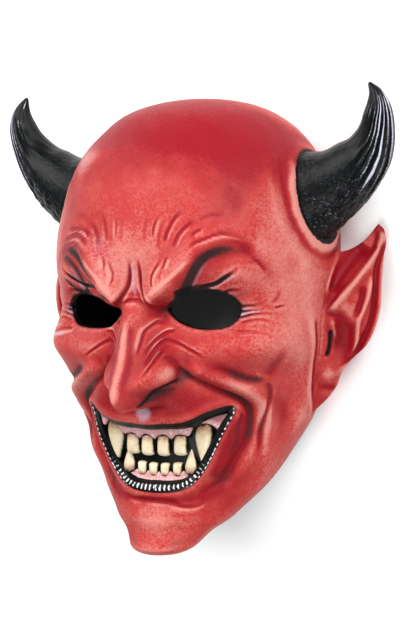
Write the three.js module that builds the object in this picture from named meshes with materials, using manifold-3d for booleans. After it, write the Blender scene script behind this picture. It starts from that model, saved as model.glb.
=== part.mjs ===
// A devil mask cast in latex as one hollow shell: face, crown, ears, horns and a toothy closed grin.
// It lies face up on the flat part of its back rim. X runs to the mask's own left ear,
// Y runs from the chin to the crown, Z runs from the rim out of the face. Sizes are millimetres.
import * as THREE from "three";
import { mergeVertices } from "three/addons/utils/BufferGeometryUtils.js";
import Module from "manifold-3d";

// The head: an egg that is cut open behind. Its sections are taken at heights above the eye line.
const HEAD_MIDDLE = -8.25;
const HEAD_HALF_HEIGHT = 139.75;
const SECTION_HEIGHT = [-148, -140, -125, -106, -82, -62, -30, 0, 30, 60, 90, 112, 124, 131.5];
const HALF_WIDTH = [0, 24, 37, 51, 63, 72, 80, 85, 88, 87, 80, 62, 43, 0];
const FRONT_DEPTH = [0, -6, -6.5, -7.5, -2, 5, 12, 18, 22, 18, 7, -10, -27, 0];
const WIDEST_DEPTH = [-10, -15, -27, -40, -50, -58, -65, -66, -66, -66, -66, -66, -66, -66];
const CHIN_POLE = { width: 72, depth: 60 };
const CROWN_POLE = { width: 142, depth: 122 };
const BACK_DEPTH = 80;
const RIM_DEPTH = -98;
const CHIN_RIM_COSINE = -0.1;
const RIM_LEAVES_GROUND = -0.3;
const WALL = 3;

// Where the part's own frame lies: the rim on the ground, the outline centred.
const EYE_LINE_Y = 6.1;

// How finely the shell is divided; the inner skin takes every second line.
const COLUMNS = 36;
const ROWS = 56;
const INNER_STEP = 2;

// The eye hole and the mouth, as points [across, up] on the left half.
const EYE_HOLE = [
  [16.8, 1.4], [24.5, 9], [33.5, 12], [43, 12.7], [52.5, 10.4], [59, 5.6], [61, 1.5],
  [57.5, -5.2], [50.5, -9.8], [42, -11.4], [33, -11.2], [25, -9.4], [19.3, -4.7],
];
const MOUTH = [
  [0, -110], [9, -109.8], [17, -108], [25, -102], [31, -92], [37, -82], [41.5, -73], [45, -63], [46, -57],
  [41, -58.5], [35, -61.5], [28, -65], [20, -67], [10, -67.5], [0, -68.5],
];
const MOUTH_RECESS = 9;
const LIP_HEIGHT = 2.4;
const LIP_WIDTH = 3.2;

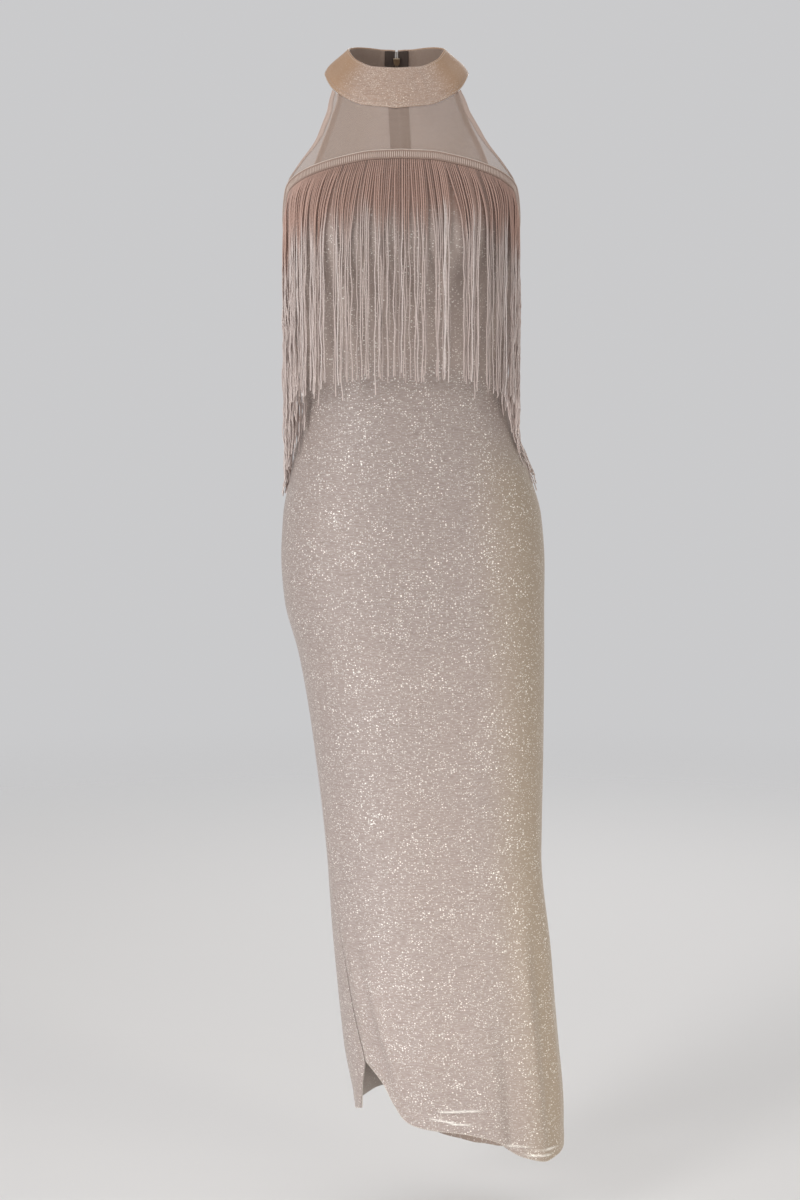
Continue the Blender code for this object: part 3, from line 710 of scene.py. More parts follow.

━━━━━━━━━━━━━━━━━━━━

**What you should do:** Gather each line in these records that contains the string "behind".

**Result of the exercise:**
Write the three.js module that builds the object in this picture from named meshes with materials, using manifold-3d for booleans. After it, write the Blender scene script behind this picture. It starts from that model, saved as model.glb.
// The head: an egg that is cut open behind. Its sections are taken at heights above the eye line.